Los “pesimistas” advierten que con Xi Jinping la senda aperturista tiende a cerrarse y China gira hacia un “comu-capitalismo”, que con la fachada de la economía de mercado oculta la expansión de la voracidad estatal. 

 Ambas visiones adolecen de un común denominador que anula su capacidad interpretativa: el intento de observar la realidad china con las categorías propias del pensamiento occidental, sin penetrar en la singularidad de la tradición cultural milenaria de Oriente. 

Curiosamente, hace un siglo y medio, Carlos Marx, el primer gran estudioso del sistema capitalista, señaló que todos sus análisis sobre la evolución de los sistemas económicos occidentales no eran aplicables a lo que definía como el “modo asiático de producción”. 

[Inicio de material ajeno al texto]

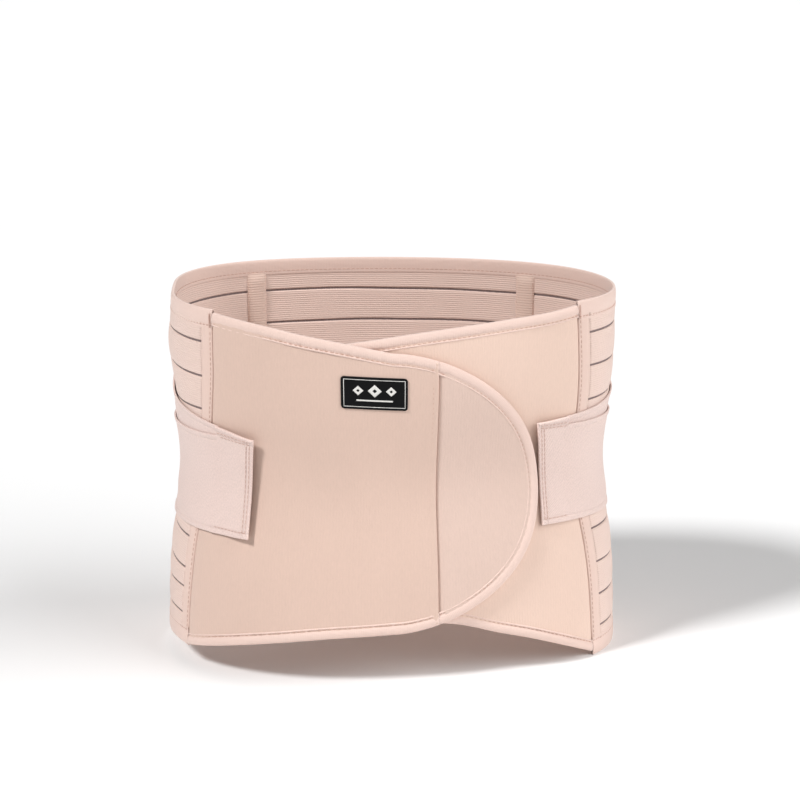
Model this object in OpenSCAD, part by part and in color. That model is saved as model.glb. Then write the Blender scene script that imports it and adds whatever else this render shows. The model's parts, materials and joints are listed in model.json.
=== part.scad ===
// Wrap-around back brace: an elastic back, two padded front panels that close with hook and
// loop, and two double pull straps. Millimetres, +Z up, standing on its bottom edge.

/* [Brace] */
// Height of the back
brace_h = 250; // [220:1:280]
// Half width at the bottom edge
bottom_half_w = 155; // [150:0.5:160]
// Half width at the top edge
top_half_w = 152; // [148:0.5:158]
// Half depth at the bottom edge
half_d = 115; // [110:0.5:120]
// How far the waist draws in
waist_dip = 10.3; // [4:0.1:13]
// Height of the waist
waist_z = 132; // [120:1:145]
// How far the waist spreads up and down
waist_spread = 46; // [40:1:60]
// How much fuller the left side is than the right along the front
front_egg = 0.235; // [0.1:0.005:0.26]
// How much fuller the left side is than the right along the back
back_egg = 0.04; // [0:0.005:0.2]
// How square the loop is
squareness = 0.027; // [0.01:0.001:0.03]

/* [Elastic back] */
// Distance from one elastic band to the next
band_pitch = 23.2; // [22:0.1:24]
// Height of the open mesh between two bands
mesh_gap = 2.3; // [1.5:0.1:3]
// Height of the highest mesh strip
first_gap_z = 227.5; // [225:0.5:230]
// Thickness of a band
band_t = 1.6; // [1:0.1:2]
// Depth of the edge trim on the outside
trim_out = 13; // [10:0.5:14]
// Depth of the edge trim on the inside
trim_in = 11; // [8:0.5:12]
// Thickness of tape and trim
tape_t = 0.6; // [0.4:0.1:0.7]
// Width of the tape that covers the band ends
seam_tape_w = 10; // [8:0.5:12]

/* [Front panels] */
// Thickness of the foam core
foam_t = 1.5; // [1:0.1:1.8]
// Thickness of the brushed face
face_t = 0.6; // [0.3:0.1:0.7]
// Thickness of the lining
lining_t = 0.4; // [0.2:0.1:0.5]
// How far the outer panel stands off where it overlaps the inner one
overlap_lift = 5; // [4.9:0.1:6]
// How far the outer panel reaches past the middle of the front
flap_reach = 99.5; // [90:0.5:99.5]
// Where the rounded end is sewn to the outer panel
end_seam_u = 25.5; // [15:0.5:30]
// Where the inner panel ends under the outer one
inner_end_u = -42; // [-44:1:-30]
// Width of the edge binding
binding_w = 7.5; // [6:0.5:9]
// Width of the label
label_w = 39; // [30:0.5:44]
// Height of the label
label_h = 20; // [14:0.5:24]

/* [Pull straps] */
// Thickness of one strap
strap_t = 0.8; // [0.6:0.1:1]
// Width of one strap
strap_w = 66; // [60:1:66]
// Where the left tab ends
left_tab_u = -89.7; // [-98:0.1:-86]
// Where the right tab ends
right_tab_u = 104.5; // [104.5:0.1:110]
// Where the straps are sewn down, from the middle of the back
anchor_u = 94.5; // [84:0.5:100]

/* [Stays] */
// Distance from the middle of the back to a stay
stay_u = 94.5; // [80:0.5:100]
// Width of a stay
stay_w = 8; // [6:0.5:9]
// Thickness of a stay
stay_t = 1; // [0.8:0.1:1.2]
// Width of the casing around a stay
casing_w = 13; // [12:0.5:16]

/* [Hidden] */
body_gap = 0.6;            // between pieces of two bodies at a seam
layer_gap = 0.3;           // between a panel and the binding around it
fit_gap = 0.15;            // between a band and what covers it
step_u = 15;               // longest facet along the loop
step_z = 16;               // tallest facet of a tape or strap
facets = 180;              // samples of the loop's length
centre_shift = [0, 4.28];  // brings the box to the middle of the frame
band_count = 11;
left_rise = 9.5;           // height of the bottom edge at the left seam

BAND_NODES = [for (i = [1:band_count]) str("elastic_band_", i < 10 ? "0" : "", i)];

skin = [0.92, 0.81, 0.75];
pale = [0.95, 0.85, 0.79];
dark_mesh = [0.35, 0.35, 0.37];
steel = [0.7, 0.72, 0.75];
black = [0.06, 0.06, 0.07];

// ---- The loop: every soft piece lies on one surface, at a length u along the loop from the
// middle of the front (to the right), a height z and an offset outwards from the surface.

function half_w(z) = bottom_half_w + (top_half_w - bottom_half_w) * z / brace_h
    - waist_dip * exp(-pow((z - waist_z) / waist_spread, 2));
function loop_point(t, z) = let (
    a = half_w(z),
    b = half_d * a / bottom_half_w,
    x = a * (cos(t) - squareness * cos(3 * t)) / (1 - squareness),
    y = b * (sin(t) + squareness * sin(3 * t)) / (1 - squareness),
    egg = (front_egg + back_egg) / 2 - (front_egg - back_egg) / 2 * sin(t)
) [x, y * (1 - egg * x / a)];
function front_angle(i) = -90 + i * 360 / facets;
function facet_length(i) =
    norm(loop_point(front_angle(i + 1), brace_h / 2) - loop_point(front_angle(i), brace_h / 2));
length_to_angle = [
    for (i = 0, s = 0; i <= facets; s = s + facet_length(i), i = i + 1) [s, front_angle(i)]
];
loop_length = length_to_angle[facets][0];
back_u = length_to_angle[facets / 2][0];   // the middle of the back
function angle_at(u) = lookup(u < 0 ? u + loop_length : u, length_to_angle);
function on_loop(u, z, off) = let (
    t = angle_at(u),
    p = loop_point(t, z),
    d = loop_point(t + 1, z) - loop_point(t - 1, z),
    q = p + off * [d.y, -d.x] / norm(d) + centre_shift
) [q.x, q.y, z];

// ---- Helpers

function mix(a, b, s) = a + (b - a) * s;
function smooth(a, b, v) = let (s = max(0, min(1, (v - a) / (b - a)))) s * s * (3 - 2 * s);
function steps(a, b, longest) = let (n = max(1, ceil(abs(b - a) / longest)))
    [for (i = [0:n]) mix(a, b, i / n)];
// Smooth curve through the points of an edge, each [u, z] with u rising
function edge_slope(e, i) = i == 0 ? (e[1].y - e[0].y) / (e[1].x - e[0].x)
    : i == len(e) - 1 ? (e[i].y - e[i - 1].y) / (e[i].x - e[i - 1].x)
    : (e[i + 1].y - e[i - 1].y) / (e[i + 1].x - e[i - 1].x);
function edge_part(e, u, i = 0) = (i >= len(e) - 2 || u < e[i + 1].x) ? i : edge_part(e, u, i + 1);
function along_edge(e, u) = let (
    i = edge_part(e, u),
    w = e[i + 1].x - e[i].x,
    s = (u - e[i].x) / w
) e[i].y * (1 + 2 * s) * pow(1 - s, 2) + w * edge_slope(e, i) * s * pow(1 - s, 2)
    + e[i + 1].y * s * s * (3 - 2 * s) + w * edge_slope(e, i + 1) * s * s * (s - 1);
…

Para Marx, en el mundo asiático había comunidades enteras que se encontraban sometidas al poder omnímodo de una minoría de individuos que representaban a un estamento superior que detentaba el poder político y económico. La historia china refleja fielmente la descripción de ese sistema de poder legitimado por las enseñanzas de Confucio. El poder imperial, secundado por el “mandarinato” (una casta de burócratas experimentados seleccionados por su capacidad), estaba más allá de la división entre lo público y lo privado establecida en Occidente. La obligación del emperador era garantizar la alimentación de su pueblo. Si llegaba a incumplir ese mandato, una rebelión popular acababa con la dinastía gobernante y entronizaba a una nueva, sometida a esa misma regla implícita. 

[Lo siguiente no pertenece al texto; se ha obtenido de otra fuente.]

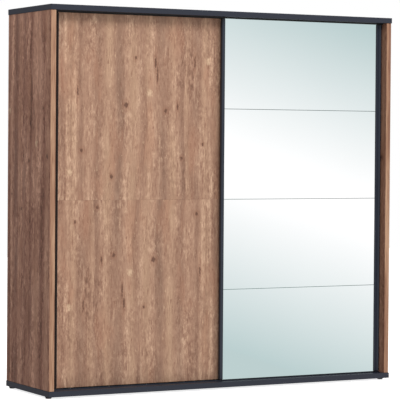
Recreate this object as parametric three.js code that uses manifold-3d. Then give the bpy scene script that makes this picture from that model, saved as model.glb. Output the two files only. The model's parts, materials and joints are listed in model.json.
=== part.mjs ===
// A two-door sliding wardrobe: an oak-decor carcass between a dark top and bottom plate, a plain oak door
// in the rear track and a door faced with four mirror panes in the front track, fitted out inside with
// shelves and a hanging rail. Millimetres, +Z up, the doors face -Y, and the origin lies on the floor
// under the middle of the wardrobe.
import * as THREE from 'three';
import { mergeVertices } from 'three/addons/utils/BufferGeometryUtils.js';
import Module from 'manifold-3d';

const manifold = await Module();
manifold.setup();

// ---- Driving dimensions ----
const WIDTH = 2160;
const HEIGHT = 2100;
const DEPTH = 580;
const GAP = 0.3; // air left between pieces that touch
const BOARD = 30; // side panels, top plate and bottom plate
const INNER_BOARD = 18; // centre partition and shelves
const BOARD_EDGE = 0.8; // small break along every board edge
const PLATE_OVERHANG_SIDE = 3;
const PLATE_OVERHANG_FRONT = 4;
const FOOT_HEIGHT = 12;
const FOOT_TOP_R = 19;
const FOOT_BOTTOM_R = 15.5;
const FOOT_FROM_SIDE = 25;
const FOOT_FROM_FRONT = 58;
const FOOT_FROM_BACK = 30;
const CENTRE_FOOT_INSET = 110;
const FOOT_STUD_R = 4;
const FOOT_STUD_LENGTH = 14;

const DOOR_WIDTH = 1055;
const DOOR_SIDE_GAP = 10;
const DOOR_END_GAP = 7.5; // above and below each door
const DOOR_THICKNESS = 20;
const DOOR_BOARD = 16;
const DOOR_SETBACK = 42; // from the side panels' front edges to the front door
const TRACK_PITCH = 32; // from the front door to the rear door
const MIRROR_THICKNESS = 4;
const MIRROR_PANES = 4;
const MIRROR_SEAM = 1.2;
const MIRROR_EDGE = 0.5;
const SPLINE_THICKNESS = 4;
const SPLINE_HEIGHT = 20;

const HANDLE_PROFILE = 34;
const EDGE_PROFILE = 16;
const PROFILE_WALL = 1.6;
const PROFILE_CHANNEL = 10; // depth of the channel that holds the door board
const PROFILE_CORNER = 1.2;
const CHAMBER_WALL = 2.4;
const GRIP_FROM_EDGE = 4;
const GRIP_WIDTH = 18;
const GRIP_DEPTH = 2.2;
const BRUSH_THICKNESS = 7;
const BRUSH_DEPTH = 6;

const WHEEL_R = 12;
const WHEEL_WIDTH = 5.5;
const WHEEL_EDGE = 0.8;
const AXLE_R = 2;
const WHEEL_FROM_END = 120; // wheel centre from the door's end
const HARDWARE_THICKNESS = 9.4; // roller units and top guides, let into the back of the door
const ROLLER_LENGTH = 56;
const ROLLER_HEIGHT = 34;
const GUIDE_LENGTH = 30;
const GUIDE_HEIGHT = 30;
const GUIDE_FIN = 5.4;
const GUIDE_FIN_LENGTH = 24;
const GUIDE_FIN_HEIGHT = 10.5;

const TRACK_MARGIN = 9; // from the outer channels' centres to the track's edges
const CHANNEL_WIDTH = 8;
const CHANNEL_RIB = 1.6;
const BOTTOM_TRACK_LET_IN = 4;
const BOTTOM_TRACK_BASE = 3.4;
const BOTTOM_TRACK_HEIGHT = 8;
const TOP_TRACK_LET_IN = 8;
const TOP_TRACK_BASE = 3.4;
const TOP_TRACK_HEIGHT = 12;
const STOP_LENGTH = 18;
const STOP_HEIGHT = 7;
const STOP_CLEARANCE = 1;

const BACK_THICKNESS = 3.2;
const BACK_FROM_REAR = 16.5;
const BACK_GROOVE = 8;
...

Visto desde esta perspectiva, el Partido Comunista Chino es una nueva dinastía gobernante, su gigantesco y aceitado aparato partidario es el mandarinato del siglo XXI y la legitimidad de su poder está supeditada a su éxito económico. En los últimos cuarenta años, su performance es históricamente extraordinaria y nada indica que su estabilidad corra peligro. Calificar al régimen de capitalista o comunista es algo propio de una mirada occidental. Los comunistas chinos dirían que, como sostenía Deng Xiaoping, “no importa que el gato sea blanco o negro sino que sepa cazar ratones”.